Now that you have it properly designated, let’s make sure that you are reporting it correctly on the year-end tax reporting form. Because of the dual-tax status of qualifying ministers, nearly every minister is considered an employee for wages and therefore, their wages should be reported on Form W-2 at the end of the year. The Housing should be deducted from their wages received and reported in Box 14 of the W-2. Box 1 of the W-2 should contain the taxable portion of the salary. You may also issue a separate statement on church letterhead stating the amount of the ministers designated Housing for the year. Do NOT issue a minister a 1099-NEC as that is incorrect and will cause Federal Income taxes to be calculated on the income listed in Box 1. 1099-NEC’s are for non-employee compensation and ministers are considered employees for income purposes according to the IRS.

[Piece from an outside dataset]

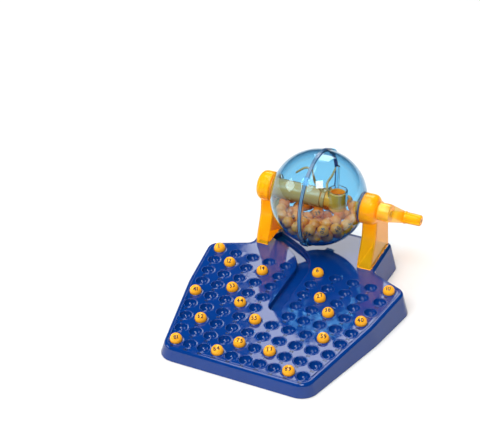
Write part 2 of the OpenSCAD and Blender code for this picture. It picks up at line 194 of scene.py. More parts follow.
class Recipe:
    """Builds one procedural node material round a Principled shader."""

    def __init__(self, name):
        self.material = bpy.data.materials.new(name)
        self.material.use_nodes = True
        self.tree = self.material.node_tree
        self.shader = self.tree.nodes["Principled BSDF"]
        self.output = self.tree.nodes["Material Output"]
        self.join = self.tree.links.new
        self.coords = self.node("TexCoord").outputs["Object"]

    def node(self, kind, **values):
        """Adds a node with some of its inputs set."""
        node = self.tree.nodes.new("ShaderNode" + kind)
        set_inputs(node, **values)
        return node

    def noise(self, scale, detail=3.0, stretch=(1, 1, 1)):
        mapping = self.node("Mapping", Scale=stretch)
        noise = self.node("TexNoise", Scale=scale, Detail=detail)
        self.join(self.coords, mapping.inputs["Vector"])
        self.join(mapping.outputs["Vector"], noise.inputs["Vector"])
        return noise.outputs["Fac"]

    def spread(self, fac, low, high, start=0.3, end=0.7):
        """Maps start to end onto low to high."""
        node = self.node("MapRange", From_Min=start, From_Max=end, To_Min=low, To_Max=high)
        self.join(fac, node.inputs["Value"])
        return node.outputs["Result"]

    def blend(self, fac, first, second):
        """From first to second, each a colour or a node's output: sockets 6 and 7 of a colour mix."""
        node = self.node("Mix")
        node.data_type = "RGBA"
        self.join(fac, node.inputs["Factor"])
        for socket, value in ((node.inputs[6], first), (node.inputs[7], second)):
            if isinstance(value, tuple):
                socket.default_value = (*value, 1)
            else:
                self.join(value, socket)
        return node.outputs[2]

    def edge(self, start):
        """0 where a surface faces the eye, rising to 1 at its outline."""
        return self.spread(self.node("LayerWeight", Blend=0.5).outputs["Facing"], 0, 1, start, 1.0)

    def link(self, output, name):
        self.join(output, self.shader.inputs[name])

    def bump(self, height, depth, strength):
        node = self.node("Bump", Strength=strength, Distance=depth)
        self.join(height, node.inputs["Height"])
        self.link(node.outputs["Normal"], "Normal")

    def absorb(self, colour, density):
        """Deepens the colour of a clear plastic with the light's way through it."""
        volume = self.node("VolumeAbsorption", Color=colour, Density=density)
        self.join(volume.outputs[0], self.output.inputs["Volume"])

    def clear_shadows(self, tint):
        """Light passes through a thin clear wall, so its shadow is only tinted."""
        mix = self.node("MixShader")
        self.join(self.node("LightPath").outputs["Is Shadow Ray"], mix.inputs[0])
        self.join(self.shader.outputs[0], mix.inputs[1])
        self.join(self.node("BsdfTransparent", Color=tint).outputs[0], mix.inputs[2])
        self.join(mix.outputs[0], self.output.inputs["Surface"])


def moulded_plastic(name, colour, second, haze, **shader):
    """Glossy solid plastic: faint colour drift, a trace of orange peel and a range of roughness, haze."""
    recipe = Recipe(name)
    set_inputs(recipe.shader, IOR=1.5, **shader)
    recipe.link(recipe.blend(recipe.spread(recipe.noise(38.0), 0, 1), colour, second), "Base Color")
    recipe.link(recipe.spread(recipe.noise(70.0, 6.0), *haze), "Roughness")
    recipe.bump(recipe.noise(260.0, 2.0), 0.00004, 0.25)
    return recipe.material


def clear_plastic(name, colour, second, rim, haze, body=0.0, depth=WATER, shadow=FAINT_BLUE, ior=1.49,
                  **shader):
    """Clear tinted plastic with faint flow marks. rim is the colour of painted shade at its outline, and body
    its milky part.
    """
    recipe = Recipe(name)
    set_inputs(recipe.shader, Transmission_Weight=1.0 - body, IOR=ior, **shader)
    tint = recipe.blend(recipe.spread(recipe.noise(30.0), 0, 1), colour, second)
    # Painted shade: towards the outline the tint turns to rim, standing in for light's longer way through the
    # wall there
    recipe.link(recipe.blend(recipe.edge(0.4), tint, rim), "Base Color")
    recipe.link(recipe.spread(recipe.noise(60.0, 5.0), *haze), "Roughness")
    recipe.bump(recipe.noise(90.0, 2.0, (1, 1, 0.35)), 0.00005, 0.2)
    recipe.absorb(*depth)
    recipe.clear_shadows(shadow)
    return recipe.material


# Opaque plastics and steel
tray_blue = moulded_plastic("tray_blue_plastic", (0.0004, 0.028, 0.172), (0.0008, 0.032, 0.192), (0.04, 0.08))
# The cup numbers are moulded in the tray's blue; their darker blue is painted shade
shaded_number_blue = moulded_plastic("cup_number_painted_shade", (0.0004, 0.008, 0.050), (0.0006, 0.010, 0.060), (0.2, 0.3))
ball_orange = moulded_plastic("ball_plastic", (0.86, 0.36, 0.010), (0.90, 0.40, 0.014), (0.16, 0.26))
# The balls in the globe are the drawn balls' plastic; this redder, darker copy is painted shade for the
# tinted light in the globe
shaded_globe_ball = moulded_plastic("tumbling_ball_shaded_plastic", (0.86, 0.19, 0.018), (0.90, 0.22, 0.026), (0.2, 0.3))
ink = moulded_plastic("number_ink", (0.012, 0.009, 0.012), (0.02, 0.014, 0.018), (0.3, 0.5))
steel = moulded_plastic("screw_steel", (0.62, 0.62, 0.64), (0.5, 0.5, 0.52), (0.2, 0.4), Metallic=1.0)

# Amber legs and crank. The arm is paler and the nut is nearly clear
amber = clear_plastic("amber_clear_plastic", (1.0, 0.68, 0.018), (1.0, 0.60, 0.010), (1.0, 0.56, 0.003),
                      (0.04, 0.11), 0.28, HONEY, AMBER_SHADOW, ior=1.27)
pale_amber = clear_plastic("pale_amber_clear_plastic", (1.0, 0.78, 0.075), (1.0, 0.75, 0.060),
                           (1.0, 0.60, 0.010), (0.08, 0.18), 0.3, HONEY, AMBER_SHADOW, Specular_IOR_Level=0.2)
thin_amber = clear_plastic("thin_amber_clear_plastic", (1.0, 0.90, 0.50), (1.0, 0.88, 0.46), (0.9, 0.5, 0.06),
                           (0.02, 0.08), 0.05, ((0.99, 0.9, 0.5), 30), (0.99, 0.92, 0.70))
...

Now that we’ve gotten the correct designation reported properly and to the minister at year-end, how does he properly claim the Housing Allowance deduction on his tax return?

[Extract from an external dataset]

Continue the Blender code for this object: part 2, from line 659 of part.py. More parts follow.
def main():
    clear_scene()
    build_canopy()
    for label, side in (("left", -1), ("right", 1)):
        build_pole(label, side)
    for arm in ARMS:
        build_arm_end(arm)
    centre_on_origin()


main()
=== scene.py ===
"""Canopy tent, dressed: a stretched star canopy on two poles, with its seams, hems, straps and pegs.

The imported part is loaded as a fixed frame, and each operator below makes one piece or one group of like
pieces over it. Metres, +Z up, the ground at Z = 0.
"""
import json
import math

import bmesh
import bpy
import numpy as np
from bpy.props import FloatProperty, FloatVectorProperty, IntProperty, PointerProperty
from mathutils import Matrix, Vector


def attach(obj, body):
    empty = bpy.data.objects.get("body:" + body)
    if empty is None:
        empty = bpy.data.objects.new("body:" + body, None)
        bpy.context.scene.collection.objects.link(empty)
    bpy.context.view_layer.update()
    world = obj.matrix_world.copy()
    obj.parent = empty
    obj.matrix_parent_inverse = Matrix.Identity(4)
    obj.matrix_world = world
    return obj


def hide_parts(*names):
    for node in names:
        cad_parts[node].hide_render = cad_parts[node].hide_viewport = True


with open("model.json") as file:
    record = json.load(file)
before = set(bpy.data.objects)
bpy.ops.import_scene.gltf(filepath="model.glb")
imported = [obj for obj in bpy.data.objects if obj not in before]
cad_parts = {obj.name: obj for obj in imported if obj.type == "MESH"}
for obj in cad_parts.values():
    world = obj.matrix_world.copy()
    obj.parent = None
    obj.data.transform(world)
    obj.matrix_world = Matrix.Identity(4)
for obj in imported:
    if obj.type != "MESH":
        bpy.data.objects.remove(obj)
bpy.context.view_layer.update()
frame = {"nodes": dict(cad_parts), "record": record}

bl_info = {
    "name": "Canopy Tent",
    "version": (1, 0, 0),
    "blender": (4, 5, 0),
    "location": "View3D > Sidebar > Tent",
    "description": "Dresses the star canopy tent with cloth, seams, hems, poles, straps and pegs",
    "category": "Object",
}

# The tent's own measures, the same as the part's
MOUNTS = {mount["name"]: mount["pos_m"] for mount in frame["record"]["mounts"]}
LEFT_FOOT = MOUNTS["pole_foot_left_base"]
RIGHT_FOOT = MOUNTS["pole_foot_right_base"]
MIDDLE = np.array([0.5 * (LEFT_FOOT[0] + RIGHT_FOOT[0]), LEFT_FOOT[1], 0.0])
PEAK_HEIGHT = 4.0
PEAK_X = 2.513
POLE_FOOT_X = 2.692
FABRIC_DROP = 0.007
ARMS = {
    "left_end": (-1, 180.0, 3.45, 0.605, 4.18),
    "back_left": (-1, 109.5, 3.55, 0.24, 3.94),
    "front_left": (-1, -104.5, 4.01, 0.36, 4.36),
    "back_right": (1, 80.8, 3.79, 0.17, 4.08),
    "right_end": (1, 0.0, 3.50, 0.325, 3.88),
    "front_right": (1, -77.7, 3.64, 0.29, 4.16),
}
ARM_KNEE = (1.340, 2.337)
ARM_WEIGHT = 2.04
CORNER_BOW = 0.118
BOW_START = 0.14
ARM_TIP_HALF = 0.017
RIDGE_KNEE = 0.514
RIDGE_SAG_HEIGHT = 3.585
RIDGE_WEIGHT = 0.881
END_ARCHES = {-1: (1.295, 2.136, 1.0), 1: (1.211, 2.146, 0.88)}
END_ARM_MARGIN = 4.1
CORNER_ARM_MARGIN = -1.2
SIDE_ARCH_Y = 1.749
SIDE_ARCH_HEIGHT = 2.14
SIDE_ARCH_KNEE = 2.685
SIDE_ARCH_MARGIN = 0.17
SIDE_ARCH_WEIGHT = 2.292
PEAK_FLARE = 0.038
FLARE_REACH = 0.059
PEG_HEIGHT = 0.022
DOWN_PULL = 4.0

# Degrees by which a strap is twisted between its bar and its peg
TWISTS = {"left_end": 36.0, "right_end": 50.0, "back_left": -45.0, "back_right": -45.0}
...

Claiming the Housing Allowance on the Minister’s Tax Return

Hopefully, the minister is using a tax preparer well educated in the unique nuances of minister taxation. Let’s assume they do.

To calculate the allowable housing deduction on the tax return, you need to follow these criteria. The IRS goes by the “Least of 3” rule. These three rules are:

1. Properly designated housing allowance

2. Actual allowable housing expenses

3. Fair Rental Value + furnishings + utilities

The least dollar amount of the three items listed above is what is allowed to be excluded from Federal Income tax calculations. The full amount of Housing received is subject to self-employment taxes. Any excess Housing received from the church above the allowable amount WILL be subject to Federal Income taxes. The extra will flow through to Line 7 on Form 1040 and “excess housing” will print on the return to show that some of it was taxable.

Before we go, let’s touch on the Fair Rental Value (FRV). This is the most overlooked in the “least of 3” list. But this item is listed in 26 US Code Section 107 so the IRS takes it seriously and so should you. The determination of the FRV is the ministers responsibility. The best and easiest way get this done is to hire a local realtor and get them to give you an estimate on your home in writing. Keep a copy of the written estimate for your records, and give a copy to your tax preparer for their permanent file. I recommend that you do this every 3-5 years and/or as the housing market changes.

There are currently no provisions in the tax code to allow you to carry over any “unused” housing expenses to the next year.

And that’s a wrap for today’s post. I pray that it has been helpful to you and that you can apply something I shared here to make your life a little easier.